Gov. Cooper Signs Bill to Protect Children and Close Consent Loophole


Today, Governor Roy Cooper signed Senate Bill 199, a bill to modernize sexual abuse laws as well as strengthen enforcement and protection for children who have been abused, into law. The new law will close loopholes in existing sexual assault laws and strengthen penalties against child abusers.

Previously, North Carolina lagged the nation in closing loopholes in sexual assault laws, including consent revocation and incapacitation by alcohol. A bipartisan bill, SB 199 was passed unanimously in the state legislature.

“For too long, North Carolina has not protected sexual abuse victims the same ways other states have, and this law closes that consent loophole,” said Governor Roy Cooper. “This bipartisan legislation goes a long way to protect all victims of sexual assault, especially children, and will help more people seek justice against abusers.”

Gov. Cooper was joined by Tom Campbell, President and Chief Executive Officer of Family Service of the Piedmont, Mary Williams-Stover, Executive Director of the Council for Women and Youth Involvement, Monika Johnson-Hostler, Executive Director of the North Carolina Coalition Against Sexual Assault, several survivors and advocates, as well as local and state elected officials. He noted the role Attorney General Josh Stein played in organizing the legislation and advocacy for SB 199.

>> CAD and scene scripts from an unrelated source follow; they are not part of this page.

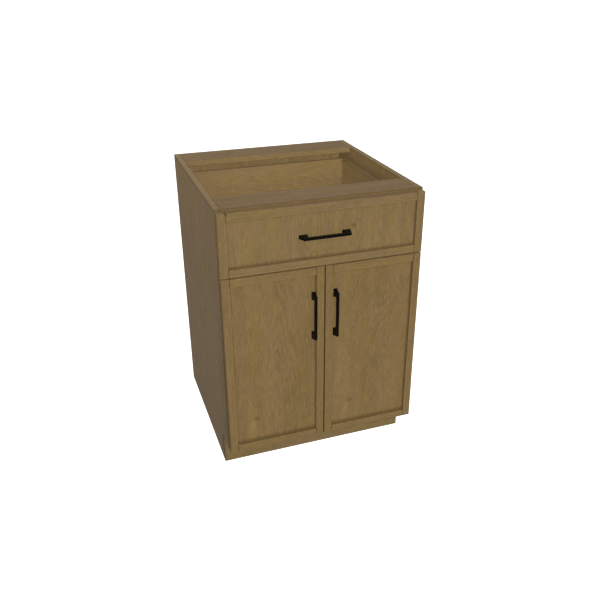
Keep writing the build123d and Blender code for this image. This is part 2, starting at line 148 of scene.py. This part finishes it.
def oak(
    name,
    grain,
    tone,
    contrast=1.0,
    figure="plain",
    knots=(),
    spacing=4.2,
    roughness=0.46,
    faces=(),
    lines=(),
    painted_light=(),
    seed=0,
    gloss=0.16,
    raw=0.0,
    tinge=1.0,
):
    """Stained and lacquered oak for the CAD node name, sawn from its own stretch of log.
    grain is the axis of its fibres, and the rings of the log are cut by the board's face.
    figure is plain (flat sawn, with arches), rift (even straight grain) or quarter.
    knots are (across mm, along mm, size mm, strength) in part coordinates.
    faces are (axis, value mm, other tone): the face in that plane took the stain in another tone,
    and the darker top face of the drawer front's top rail is partly painted shade from the gap behind it.
    lines are (axis, value mm, width mm, darkness): a darker band along a joint, edge or recess,
    partly stain in the joints and mostly painted shade, and painted_light are the same for a
    lighter band that is painted light: painted highlights along edges and a lighter top. Each may end with
    (axis, from mm, to mm, softness mm), the stretch it keeps to."""
    lo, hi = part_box(name)
    size = [hi[i] - lo[i] for i in range(3)]
    gi = AXES.index(grain)
    rest = [i for i in range(3) if i != gi]
    ti = min(rest, key=lambda i: size[i])
    ai = [i for i in rest if i != ti][0]
    c = [(hi[i] + lo[i]) / 2 for i in range(3)]
    rng = random.Random(zlib.crc32(name.encode()) + seed)

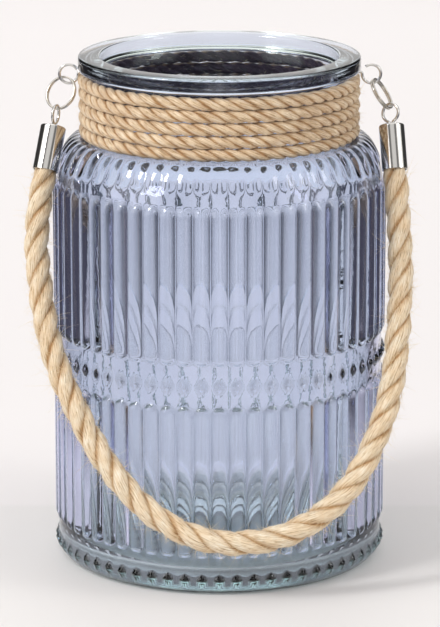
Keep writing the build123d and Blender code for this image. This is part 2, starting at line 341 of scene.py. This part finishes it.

“Keeping children safe from abuse and violence is job one for parents and for the state. The SAFE Child Act does exactly that, and I am proud that my office drafted and championed the law. It will make sure abuse is reported and prosecuted – allowing more victims to see justice and putting abusers behind bars. It will better protect kids online from sexual predators. And it will allow adults who were violated as children to sue their abusers in court for the damages they suffered,” said Attorney General Josh Stein.

In North Carolina, an estimated 35 percent of women will experience intimate partner violence or sexual violence at least once in their lifetime. 81 percent of women in North Carolina have reported experiencing at least one negative outcome due to their experience with intimate partner violence, with 56 percent developing Post-Traumatic Stress Disorder symptoms.

The N.C. Council for Women and Youth Involvement advises the Governor, the North Carolina legislature and state departments on issues impacting women in North Carolina, including sexual assault and domestic abuse. More information can be found around that and their reports on the status of women can be found HERE.

The new law will go into effect December 1, 2019.